En utilisant des techniques non invasives (la spectroscopie micro-Raman et la diffraction des rayons X), l’équipe a sondé ces différentes inclusions pour déterminer leur nature. Ils ont identifié de la ringwoodite — un polymorphe de l’orthosilicate de magnésium et de fer (Mg,Fe)2SiO4 se formant à partir d’olivine, à des températures et des pressions très élevées. La ringwoodite se trouve généralement dans la zone de transition entre le manteau supérieur et inférieur, entre environ 410 à 660 km sous la surface.

Autour de cette ringwoodite, les chercheurs ont également identifié de la ferropériclase — de formule (Mg,Fe)O et considérée comme l’un des principaux constituants du manteau inférieur terrestre — et de l’enstatite (un silicate de magnésium). Aux pressions régnant dans la zone de transition, la ringwoodite se décompose en ferropériclase, ainsi qu’en un autre minéral appelé bridgmanite. À des pressions plus faibles, plus près de la surface, la bridgmanite se transforme en enstatite. Ainsi, la présence concomitante de ces différentes espèces dans le diamant suggère qu’il s’est formé en profondeur avant de remonter dans la croûte.

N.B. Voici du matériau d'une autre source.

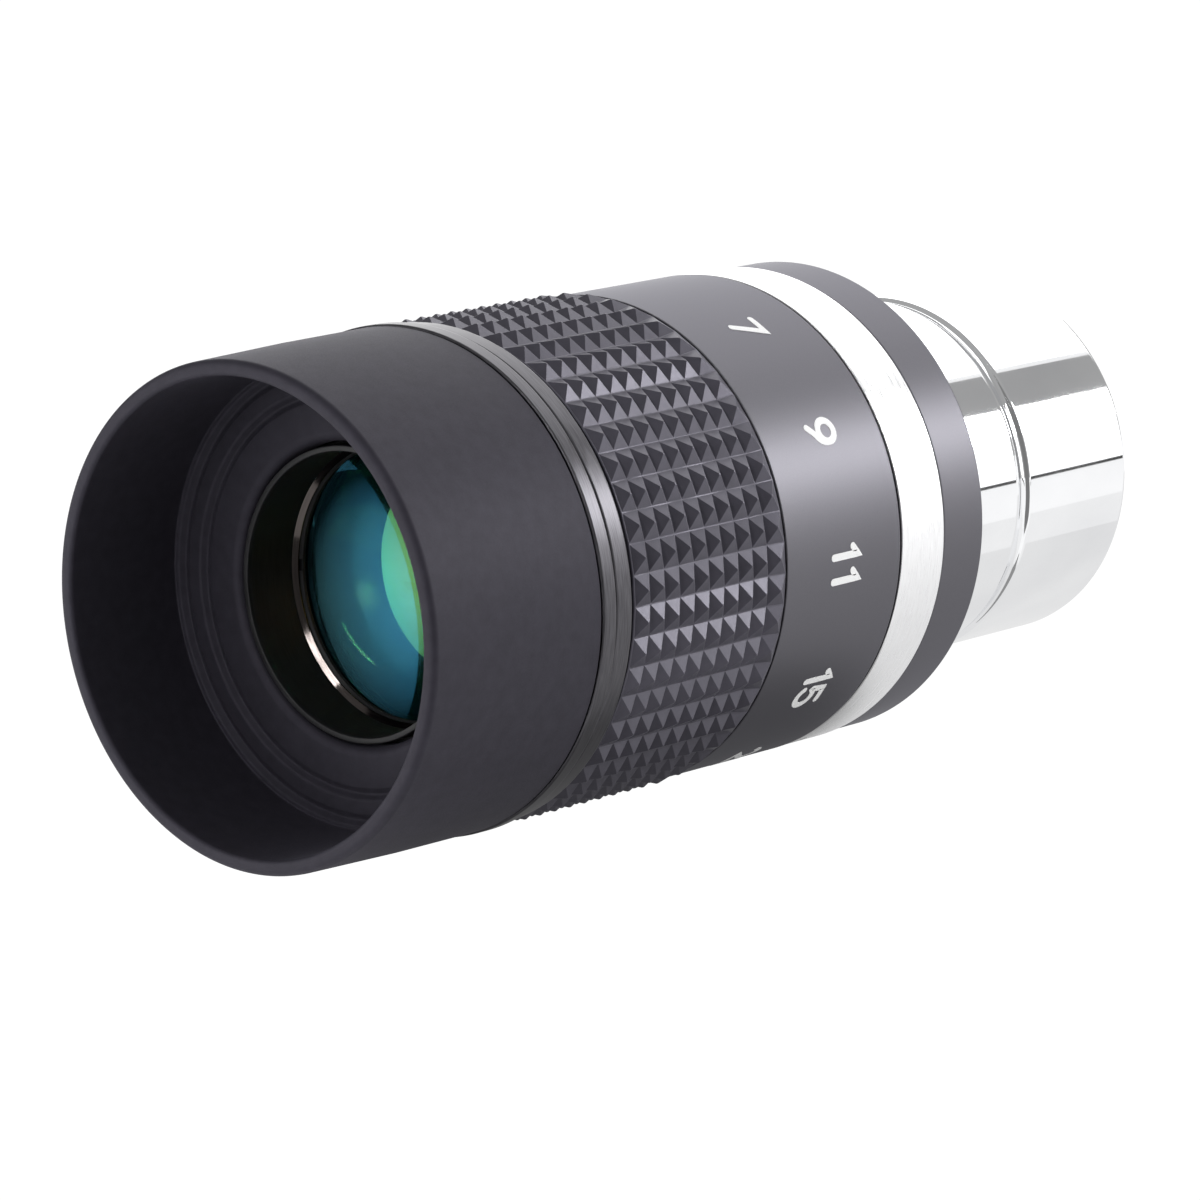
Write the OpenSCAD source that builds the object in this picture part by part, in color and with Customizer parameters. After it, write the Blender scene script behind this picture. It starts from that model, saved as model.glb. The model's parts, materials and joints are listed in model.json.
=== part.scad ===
// Zoom eyepiece for a telescope, 1.25 inch nosepiece, millimetres.
// The optical axis lies level along Y: the eye is at -Y, the telescope at +Y, and +Z is up.
// The origin is the centre of the seating shoulder, where the nosepiece enters the base ring.
// Each piece is drawn upright, with z as its height above the shoulder towards the eye, and
// lay() then turns it level. Angles are measured round the axis from +X towards +Z.

/* [Nosepiece] */
// Outside diameter of the push-fit barrel
nose_d = 31.7; // [31.5:0.1:31.8]
// Length of the barrel below the shoulder
nose_len = 26.7; // [25:0.1:30]
// Radius of the filter thread, modelled as its plain minor wall
filter_r = 13.95; // [13.9:0.01:14.1]
// Length of the filter thread
filter_len = 4.5; // [3:0.5:6]
// Distance from the shoulder to the lower edge of the safety groove
groove_z = 12.7; // [8:0.1:14]
// Width of the safety groove
groove_w = 1.9; // [1:0.1:4]
// Depth of the safety groove
groove_d = 0.5; // [0.3:0.1:1]

/* [Body] */
// Height of the base ring's rim
base_h = 5.5; // [5:0.1:8]
// Top of the silver band
band_top = 11.3; // [10:0.1:12]
// Top of the bare, numbered part of the zoom sleeve
scale_top = 26.4; // [24:0.1:27]
// Underside of the retaining ring
retainer_z = 45.7; // [45.5:0.1:46]
// Top of the retaining ring
retainer_top = 47.8; // [47.4:0.1:48]
// Top of the eyecup collar's rim
collar_top = 49.6; // [49.4:0.1:50]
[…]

Mais surtout, la ringwoodite, ainsi que d’autres minéraux trouvés dans ce diamant, présentent des caractéristiques hydriques, suggérant que l’environnement dans lequel s’est formé le diamant était plutôt humide. « Le caractère pétrologique des inclusions indique que la ringwoodite (∼Mg1,84Fe0,15SiO4) s’est décomposée en bridgmanite (∼Mg0,93Fe0,07SiO3) et en ferropericlase (∼Mg0,84Fe0. 16O) dans un environnement saturé en eau à la discontinuité de 660 km », écrivent les chercheurs dans Nature Geoscience.

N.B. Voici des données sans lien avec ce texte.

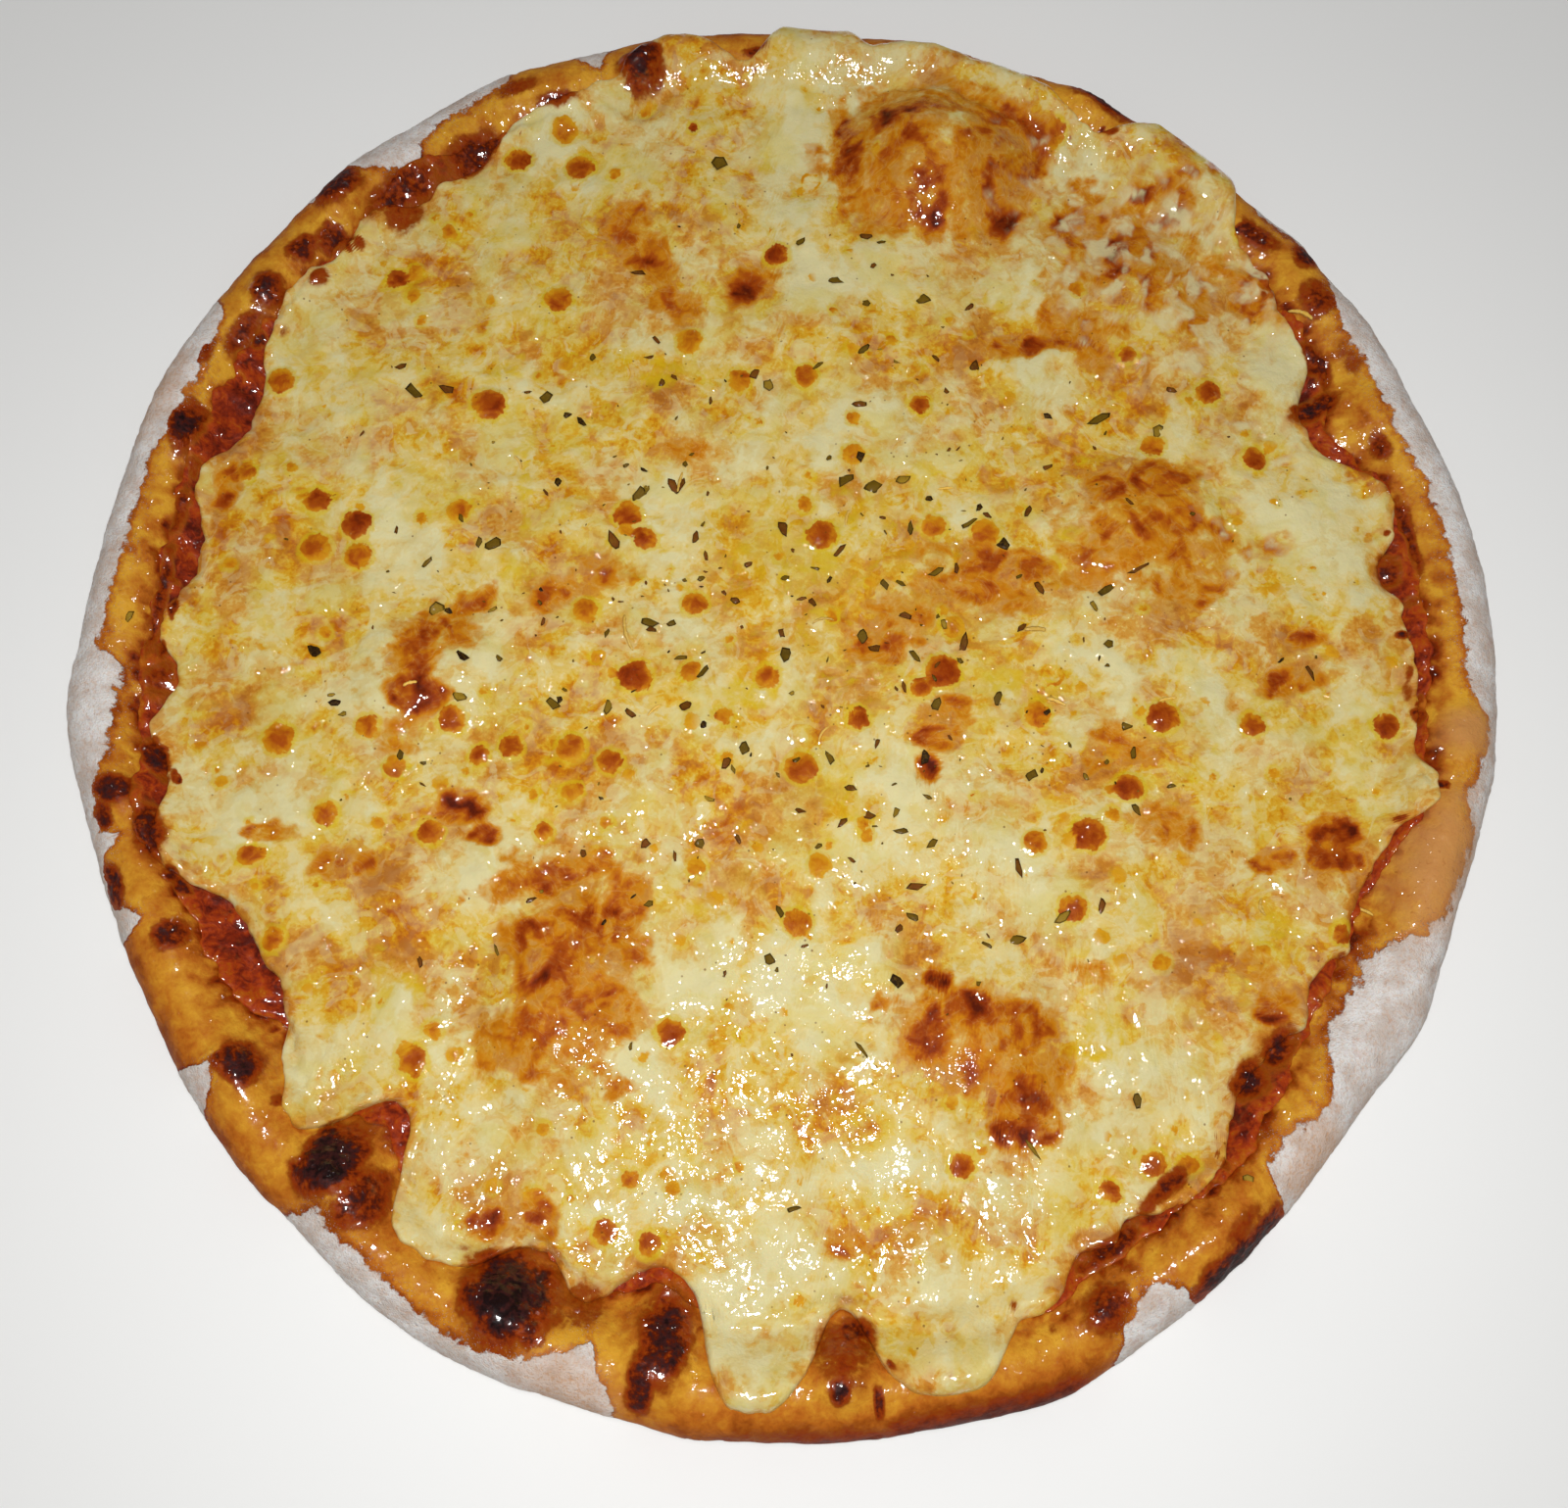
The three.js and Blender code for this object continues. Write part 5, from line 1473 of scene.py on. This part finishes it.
def flour_colour(n, pale, grain):
    """Flour, more or less thick, with the crust's colour in its gaps."""
    powder = n.mix(n.fit(n.noise(5.0, 4.0), 0.3, 0.7), FLOUR_THIN, FLOUR_WHITE)
    thin = n.times_plus(pale, 0.5, n.fit(grain, 0.36, 0.52, 0.25, 0.0))
    return n.mix(thin, powder, PALE_CRUST)


def crust_look():
    n = Looks("crust_look")
    toast, pale, wet = n.field("toast")["Fac"], n.field("pale")["Fac"], n.field("wet")["Fac"]
    flour, burn, base = n.field("flour")["Fac"], n.field("burn")["Fac"], n.field("base")["Fac"]
    mottle, grain = n.noise(2.4, 4.0, 0.55, warp=0.6), n.noise(0.7, 2.0)
    soft, crumb = n.noise(2.0, 4.0), n.noise(0.35, 2.0)
    # how far inside the flour's edge, which is ragged and toasted brown
    ragged = n.sway(n.sway(flour, soft, 2.6), crumb, 1.2)
    margin = n.fit(ragged, -2.2, -0.2, 0.0, 0.42)
    tone = n.sway(n.sway(n.plus(toast, margin), mottle, 0.8), grain, 0.3)
    colour = n.mix(n.times(pale, 0.85), n.ramp(tone, TOASTING), PALE_CRUST)
    freckles = n.fit(n.noise(1.2, 4.0, warp=0.8), 0.6, 0.76, 0.0, 0.4)
    colour = n.burnt(n.mix(freckles, colour, TOASTED), burn, mottle)
    colour = n.mix(base, colour, sole_colour(n, n.fit(soft, 0.5, 0.6)))
    # flour, worn thin in places, and stray dust beyond it
    worn = n.fit(n.noise(3.4, 5.0, 0.65), 0.3, 0.46, 0.75, 1.0)
    thick = n.times(n.fit(ragged, -0.25, 0.35), worn)
    stray = n.times(n.fit(crumb, 0.6, 0.68), n.fit(flour, -5.0, 0.0, 0.0, 0.4))
    white = n.larger(thick, stray)
    colour = n.mix(white, colour, flour_colour(n, pale, grain))
    height = n.times_plus(grain, 0.7, n.times(soft, 0.9))
    height = n.times_plus(n.cells(1.6, "SMOOTH_F1", 0.3), n.times(burn, 1.5), height)
    height = n.plus(height, n.times(white, n.times_plus(crumb, 1.2, 0.3)))
    rough = n.larger(n.fit(wet, 0.0, 1.0, 0.6, 0.45), n.times(white, 0.92))
    gloss = n.times(n.fit(wet, 0.0, 1.0, 0.05, 0.6), n.minus(1.0, white))
    return n.finish({**GLOSSY, "Base Color": colour, "Roughness": n.larger(rough, n.times(base, 0.8)),
                     "Normal": n.bump(height, 0.22), "Coat Weight": gloss, "Coat Roughness": 0.15,
                     "Coat Normal": glints(n, n.plus(wet, burn)), "Subsurface Weight": 0.06,
                     "Subsurface Radius": (1.0, 0.6, 0.3), "Subsurface Scale": 0.001})


def herb_look(name, vein):
    n = Looks(name)
    tint, rim = n.field("tint")["Color"], n.field("rim")["Fac"]
    fine, fleck = n.noise(0.35, 3.0), n.noise(0.9, 3.0, warp=1.2)
    colour = n.mix(n.fit(fleck, 0.4, 0.7, 0.0, 0.45), tint, vein)
    # darker towards each flake's outline: partly its own dark edge, partly painted shade
    colour = n.mix(n.fit(rim, 0.6, 1.0, 0.0, 0.7), colour, HERB_EDGE_AND_SHADE)
    normal = n.bump(n.plus(fine, fleck), 0.12)
    return n.finish({"Base Color": colour, "Roughness": n.fit(fine, 0.3, 0.7, 0.5, 0.8),
                     "Normal": normal, "Specular IOR Level": 0.1, "Coat Weight": 0.08,
                     "Coat Roughness": 0.15})


# ------------------------------------------------------------------- the scene

# (what makes the piece, the node it replaces, its slot, its material)
PIECES = [
    (make_crust, "crust", "crust", crust_look()),
    (make_sauce, "tomato_sauce", "tomato_sauce", sauce_look()),
    (make_cheese, "melted_cheese", "melted_cheese", cheese_look()),
    (make_flakes, "melted_cheese", "oregano", herb_look("oregano_look", HERB_VEIN)),
    (make_stalks, "melted_cheese", "herb_stalk", herb_look("herb_stalk_look", STRAW_VEIN)),
]
for make, node_name, slot_name, look in PIECES:
    piece = make()
    piece.data.materials.append(look)
    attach(piece, "root")
    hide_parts(node_name)


FLOOR_HALF = 3.0
FLOOR_COLOUR = (0.86, 0.86, 0.85, 1.0)
DAYLIGHT = (1.0, 0.99, 0.97, 1.0)
DAYLIGHT_STRENGTH = 0.25
# The lamp beside the camera lights the pizza softly, and its small bright core
# only shows in what is glossy: (name, place, size, power, shine, glow)
LAMPS = [
    ("by_camera", (0.0, -0.1086, 0.315), 0.05, 0.7, False, True),
    ("lamp_core", (-0.005, -0.128, 0.315), 0.035, 1.15, True, False),
    ("overhead", (0.0, -0.2, 1.1), 0.7, 3.0, False, True),
]
CAMERA_PLACE = (-0.75 * MM, -108.6 * MM, 289.4 * MM)
CAMERA_TURNS = (-0.10, 16.69, 2.01)
LENS = 33.75
SENSOR_WIDTH = 36.0
NEAREST_SEEN = 0.01


def make_floor():
    mesh = bpy.data.meshes.new("floor")
    corners = [(-1, -1), (1, -1), (1, 1), (-1, 1)]
    mesh.from_pydata([(FLOOR_HALF * x, FLOOR_HALF * y, 0) for x, y in corners], [], [(0, 1, 2, 3)])
    floor = bpy.data.objects.new("floor", mesh)
    bpy.context.scene.collection.objects.link(floor)
    n = Looks("floor_look")
    mesh.materials.append(n.finish({"Base Color": FLOOR_COLOUR, "Roughness": 0.9}))


def add_light(name, place, size, power, shine, glow):
    """A round lamp that points at the origin."""
    data = bpy.data.lights.new(name, "AREA")
    data.shape = "DISK"
    data.size, data.energy = size, power
    lamp = bpy.data.objects.new(name, data)
    lamp.location = place
    lamp.visible_glossy = shine
    lamp.visible_diffuse = glow
    lamp.rotation_euler = (math.atan2(math.hypot(place[0], place[1]), place[2]), 0.0,
                           math.atan2(place[0], -place[1]))
    bpy.context.scene.collection.objects.link(lamp)


make_floor()
world = bpy.data.worlds.new("studio")
world.use_nodes = True
background = world.node_tree.nodes["Background"]
background.inputs["Color"].default_value = DAYLIGHT
background.inputs["Strength"].default_value = DAYLIGHT_STRENGTH
bpy.context.scene.world = world
world.cycles_visibility.glossy = False
bpy.context.scene.view_settings.view_transform = "Standard"
for lamp_row in LAMPS:
    add_light(*lamp_row)

camera = bpy.data.objects.new("camera", bpy.data.cameras.new("camera"))
camera.data.lens = LENS
camera.data.sensor_width = SENSOR_WIDTH
camera.data.clip_start = NEAREST_SEEN
first, tilt, last = (math.radians(turn) for turn in CAMERA_TURNS)
camera.matrix_world = (Matrix.Translation(CAMERA_PLACE) @ Matrix.Rotation(first, 4, "Z")
                       @ Matrix.Rotation(tilt, 4, "X") @ Matrix.Rotation(last, 4, "Z"))
bpy.context.scene.collection.objects.link(camera)
bpy.context.scene.camera = camera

Une découverte qui éclaire certains phénomènes sismiques et volcaniques

Ce n’est pas la première fois que des traces d’eau sont découvertes dans la zone de transition du manteau. En 2018, des chercheurs ont rapporté la découverte d’inclusions d’une forme d’eau à haute pression, appelée glace-VII, dans des diamants provenant de 410 à 660 km de profondeur. Mais la combinaison de matériaux trouvée dans ce diamant du Botswana est véritablement unique, soulignent les chercheurs.

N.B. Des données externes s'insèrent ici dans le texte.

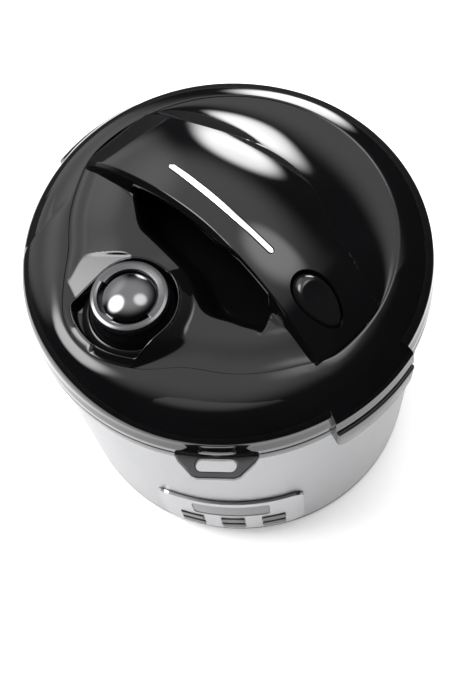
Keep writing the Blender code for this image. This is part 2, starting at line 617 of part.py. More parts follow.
def make_pot_and_heater():
    turned("inner_pot", [(0, 45.7), (96, 45.7), (104, 48.4), (108.6, 53), (110, 60), (POT_R / MM, 210), (117, 210),
                         (117, 208.5), (111.5, 208.5), (111.5, 59.7), (109.8, 52.2), (105, 47.2),
                         (97, 44.2), (0, 44.2)], POLISHED_STEEL)
    turned("heat_shield", [(6.5, 21.2), (108, 21.2), (115.3, 28), (115.3, 204.8), (121.5, 204.8),
                           (121.5, 203.6), (116.5, 203.6), (116.5, 27.5), (108.5, 20), (6.5, 20)], ALUMINIUM)
    turned("heating_plate", [(17.5, 43.7), (92, 43.7), (95.5, 41.5), (95.5, 34), (90, 30), (17.5, 30)], ALUMINIUM)
    turned("temperature_sensor", [(0, 43.6), (15.5, 43.6), (16.5, 42.6), (16.5, 37), (5, 37), (5, 15), (0, 15)],
           ALUMINIUM, steps=SMALL_STEPS)
    coil("sensor_spring", 9 * MM, 0.7 * MM, 21.5 * MM, 36.7 * MM, 4, SATIN_STEEL)


def panel_piece(name, radii, half_width, heights, corner, look=None, group=None):
    """A plate bent round the housing's front, with round corners."""
    middle = (heights[0] + heights[1]) / 2
    plate = arc_block(name, radii, (heights[0] - 5 * MM, heights[1] + 5 * MM), math.radians(-90),
                      math.radians(26), look, group, steps=26)
    front = Matrix.Translation((0, 0, middle)) @ Matrix.Rotation(math.pi / 2, 4, "X")
    outline = rounded_outline(half_width, (heights[1] - heights[0]) / 2, corner, 4)
    shape = prism(name + "_shape", outline, 100 * MM, 180 * MM, front, group=CUTTERS)
    boolean(plate, shape, "INTERSECT")
    return plate


def make_panel():
    panel = panel_piece("control_panel", PANEL_R, PANEL_HALF_WIDTH, PANEL_Z, 10 * MM, SATIN_STEEL)
    opening = panel_piece("display_opening", (150 * MM, 158 * MM), 32 * MM, (64 * MM, 92 * MM), 4 * MM,
                          group=CUTTERS)
    boolean(panel, opening)
    panel_piece("display_window", (152.9 * MM, 154.6 * MM), 31.6 * MM, (64.4 * MM, 91.6 * MM), 4 * MM, CLEAR)
    width, depth, height = KEY_SIZE
    number = 0
    for row in KEY_ROWS_Z:
        for angle in KEY_ANGLES:
            number += 1
            centre = Vector((0, -152.6 * MM, row))
            half = Vector((width / 2, depth / 2, height / 2))
            key = block(f"key_{number}", -half, half, SATIN_BLACK, bevel_width=1.2 * MM)
            key.location = Matrix.Rotation(angle, 4, "Z") @ centre
            key.rotation_euler.z = angle
            grown = half + Vector((0.4 * MM, 4 * MM, 0.4 * MM))
            hole = block(f"key_hole_{number}", centre - grown, centre + grown, group=CUTTERS, turn=angle)
            boolean(panel, hole)
    block("control_board", (-46 * MM, -141.6 * MM, 28 * MM), (46 * MM, -140 * MM, 94 * MM), BOARD)
    block("power_relay", (-30 * MM, -139.7 * MM, 34 * MM), (-10 * MM, -125 * MM, 54 * MM), SATIN_BLACK,
          bevel_width=0.8 * MM, segments=1)
    block("transformer", (4 * MM, -139.7 * MM, 34 * MM), (34 * MM, -124 * MM, 60 * MM), DARK_GREY,
          bevel_width=0.8 * MM, segments=1)


def make_inlet():
    inlet = block("power_inlet", (-20 * MM, 136 * MM, INLET_Z - 14 * MM),
                  (20 * MM, 154 * MM, INLET_Z + 14 * MM), SATIN_BLACK)
    flange = block("inlet_flange", (-25 * MM, 152.9 * MM, INLET_Z - 17 * MM),
                   (25 * MM, 156.5 * MM, INLET_Z + 17 * MM), group=CUTTERS, bevel_width=2 * MM)
    boolean(inlet, flange, "UNION")
    mouth = [(-12, -8), (12, -8), (12, 4.5), (8.5, 8), (-8.5, 8), (-12, 4.5)]
    lens = Matrix.Translation((0, 0, INLET_Z)) @ Matrix.Rotation(math.pi / 2, 4, "X")
    socket = prism("inlet_socket", [(x * MM, y * MM) for x, y in mouth], -160 * MM, -141 * MM, lens, group=CUTTERS)
    boolean(inlet, socket)
    for index, (x, z) in enumerate([(-7, -2), (0, 2), (7, -2)]):
        low = Vector((x * MM - 1 * MM, 141.3 * MM, INLET_Z + (z - 2) * MM))
        high = Vector((x * MM + 1 * MM, 151.5 * MM, INLET_Z + (z + 2) * MM))
        block(f"inlet_pin_{index + 1}", low, high, BRASS, bevel_width=0.4 * MM, segments=1)


def make_condensate_cup():
    plate_back = 152.9
    outline = [(-36, plate_back), (36, plate_back), (36, 160.5), (31.9, 160.5), (31.9, 158.6), (34, 158.6),
               (34, 155), (-34, 155), (-34, 158.6), (-31.9, 158.6), (-31.9, 160.5), (-36, 160.5)]
    prism("cup_bracket", [(x * MM, y * MM) for x, y in outline], 152 * MM, 190 * MM, look=SATIN_BLACK)
    outline = [(-33.6, 155.4), (33.6, 155.4), (33.6, 158.2), (31.4, 158.2), (31.4, 167.5), (29.4, 169.5),
               (-29.4, 169.5), (-31.4, 167.5), (-31.4, 158.2), (-33.6, 158.2)]
    cup = prism("condensate_cup", [(x * MM, y * MM) for x, y in outline], CUP_Z[0], CUP_Z[1], look=CLEAR)
    hollow = block("cup_hollow", (-29.4 * MM, 157.2 * MM, CUP_Z[0] + 2 * MM),
                   (29.4 * MM, 167.5 * MM, CUP_Z[1] + 10 * MM), group=CUTTERS, bevel_width=1.5 * MM)
    boolean(cup, hollow)


make_bottom()
make_shell()
make_base_rim()
make_lock_ring()
make_pot_and_heater()
make_panel()
make_inlet()
make_condensate_cup()
make_seal()
make_lid_plate()
make_float_valve()
make_valve()
make_lid_cover()
make_lid_handle()
strip_bar("handle_strip", -0.1 * MM, 0.9 * MM, 0.3 * MM, look=CHROME)
make_release_button()
make_lock_linkage()
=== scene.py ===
"""Looks of the electric pressure cooker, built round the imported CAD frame.

The lid is a height surface over the plan, in coordinates along (s) and across (n) the handle; the
turned pieces are profiles with rounded corners. Everything is in metres, in the CAD's own frame.
"""
import json
import math

import bmesh
import bpy
import numpy as np
from mathutils import Matrix, Vector


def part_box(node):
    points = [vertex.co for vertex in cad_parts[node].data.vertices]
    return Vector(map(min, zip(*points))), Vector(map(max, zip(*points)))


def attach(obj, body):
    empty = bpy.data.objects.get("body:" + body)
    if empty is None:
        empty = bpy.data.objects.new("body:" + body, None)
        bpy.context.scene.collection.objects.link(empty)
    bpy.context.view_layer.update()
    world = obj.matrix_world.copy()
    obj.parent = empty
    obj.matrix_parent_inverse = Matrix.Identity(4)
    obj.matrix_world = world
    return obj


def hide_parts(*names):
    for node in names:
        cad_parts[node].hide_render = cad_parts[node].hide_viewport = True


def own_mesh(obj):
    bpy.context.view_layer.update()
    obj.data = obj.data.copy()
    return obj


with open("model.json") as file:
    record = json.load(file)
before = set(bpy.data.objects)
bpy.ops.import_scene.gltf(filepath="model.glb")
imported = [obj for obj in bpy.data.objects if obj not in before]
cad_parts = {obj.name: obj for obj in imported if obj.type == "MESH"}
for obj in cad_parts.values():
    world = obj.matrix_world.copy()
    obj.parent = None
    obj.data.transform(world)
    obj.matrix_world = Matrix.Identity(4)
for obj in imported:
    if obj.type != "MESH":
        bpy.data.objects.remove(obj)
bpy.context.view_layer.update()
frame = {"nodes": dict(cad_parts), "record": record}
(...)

Les preuves présentées en 2018 n’ont pas permis d’estimer la quantité d’eau stockée à ces profondeurs. Il a été supposé que l’enrichissement en eau pouvait aussi être dû à la présence d’une petite poche d’eau localisée. Mais les recherches de Gu et ses collègues soutiennent davantage l’idée d’un environnement largement aqueux. « La composition péridotitique et les conditions hydriques s’étendent au moins à travers la zone de transition et dans le manteau inférieur », précisent-ils.

Au niveau de la zone de transition, les ondes sismiques changent mystérieusement de vitesse. Or, la ringwoodite retient mieux l’eau que la ferropériclase et l’enstatite, de sorte que le minéral libère probablement beaucoup d’eau lorsqu’il subit des changements à cette limite. Ce potentiel dégagement d’eau pourrait expliquer pourquoi les ondes sismiques se propagent différemment dans cette région.

De plus, l’eau emprisonnée dans les minéraux joue probablement un rôle dans le niveau de viscosité du manteau et les processus dynamiques internes. La présence d’eau peut notamment contribuer à la formation de panaches de magma et influencer l’explosivité d’une éruption volcanique.

La découverte de Gu et son équipe suggère que l’eau stockée dans les profondeurs de la Terre pourrait facilement dépasser les volumes d’eau qui se trouvent en surface. Reste à déterminer d’où provient cette eau. A-t-elle été apportée par les événements de subduction ou est-elle présente depuis la formation de la Terre ? Pour en savoir plus, les chercheurs devront analyser les oligo-éléments présents dans les inclusions.